Welcome to #BestOfLax2022. Help us celebrate the past year of lacrosse by voting in 15 polls spread over 15 weekdays in December. All voting will be conducted on Twitter (@usalacrossemag), and fans will have 24 hours to let their voices be heard.
For more information — including upcoming categories, rules and more — check out our introductory post to #BestOfLax2022.
Much like our poll for Best Comeback, our poll for Best Game features perhaps the top lacrosse game of the last several years.
But there is so much more to consider when thinking about crowning the Best Game of 2022. Is it a championship game? Is it an international bout for bronze? How about a key Ivy League rivalry that went back-and-forth down to the wire?
Here are the nominees for Best Game.
— USA Lacrosse Magazine (@USALacrosseMag) December 7, 2022
For the contest that kept us on the edge of our seats. VOTE in our #BestOfLax2022 poll to determine the Best Game of 2022.
NOMINEES: https://t.co/TyN6AczWiE
BEST GAME
For the contest that kept us on the edge of our seats.
ENGLAND VS. AUSTRALIA
England captured the bronze medal after defeating Australia 8-7 in triple overtime in one of the best games of the 2022 World Lacrosse Women’s Championship in Towson, Md. Olivia Hompe scored the game-winning goal, her fourth tally of the game. Hannah Nielsen tied the score at 7 for Australia with just about a minute left in regulation, but she missed a potential game-winning free position with 18 seconds left. England goalie Britt Read made three clutch saves across the three extra periods, and she made 13 saves to earn player of the match honors. That set up the winner from Hompe, giving England a third-place finish for the fifth time in 11 appearances.
PRINCETON VS. PENN
Just absolute craziness for a mid-March Ivy League rivalry. Princeton came away with a 21-20 win in overtime in a game that was deadlocked for much of the second half. A Chris Brown goal on the only possession of overtime was ultimately the difference between two Ivy heavyweights that made NCAA tournament runs a few months later.
NORTH CAROLINA VS. NORTHWESTERN
The game of the year? Probably. A shock-to-the-system start, a 90-minute lightning delay, redemption for one of the nation’s best goalies, an unlikely heroine and one of the biggest comebacks in NCAA tournament history all happened so North Carolina could erase an 11-3 deficit in the third quarter and top Northwestern in the NCAA semis, leading to UNC’s first NCAA title since 2016. Beth Ann Mayer’s oral history of a comeback for the ages helps encapsulate the action from those who were on the field that day.

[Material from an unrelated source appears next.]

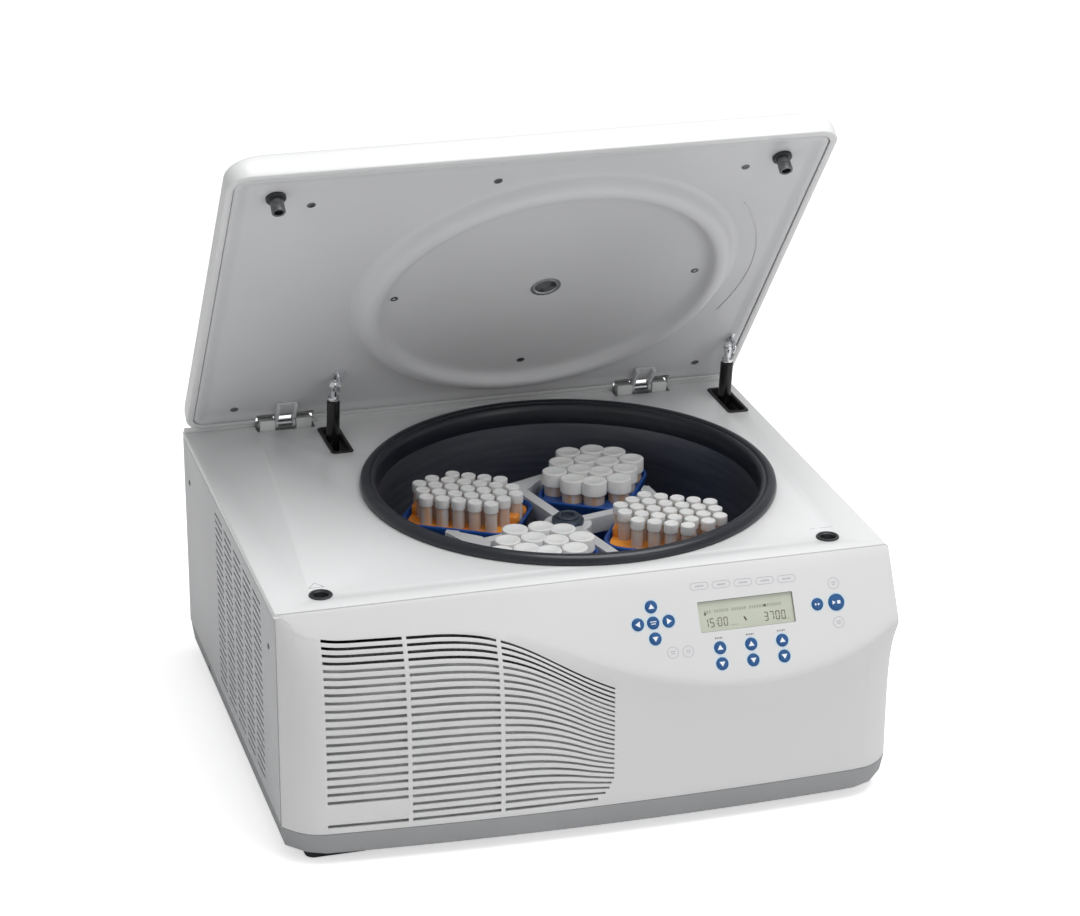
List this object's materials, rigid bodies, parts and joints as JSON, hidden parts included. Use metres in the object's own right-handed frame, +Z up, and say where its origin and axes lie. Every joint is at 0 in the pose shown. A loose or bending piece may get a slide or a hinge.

NORTH CAROLINA VS. BOSTON COLLEGE
The emotional high of beating Northwestern in dramatic fashion did not tire out the Tar Heels ahead of the national championship game against reigning champion Boston College. Tied at 8 after three quarters and tied at 10 with 9:50 remaining, this national championship game was a wire-to-wire nailbiter. It was ultimately semifinal hero Sam Geiersbach who gave UNC the lead for good at 11-10 before Scottie Rose Growney added another for a 12-10 lead. UNC hung on to win its first title since 2016 by a count of 12-11.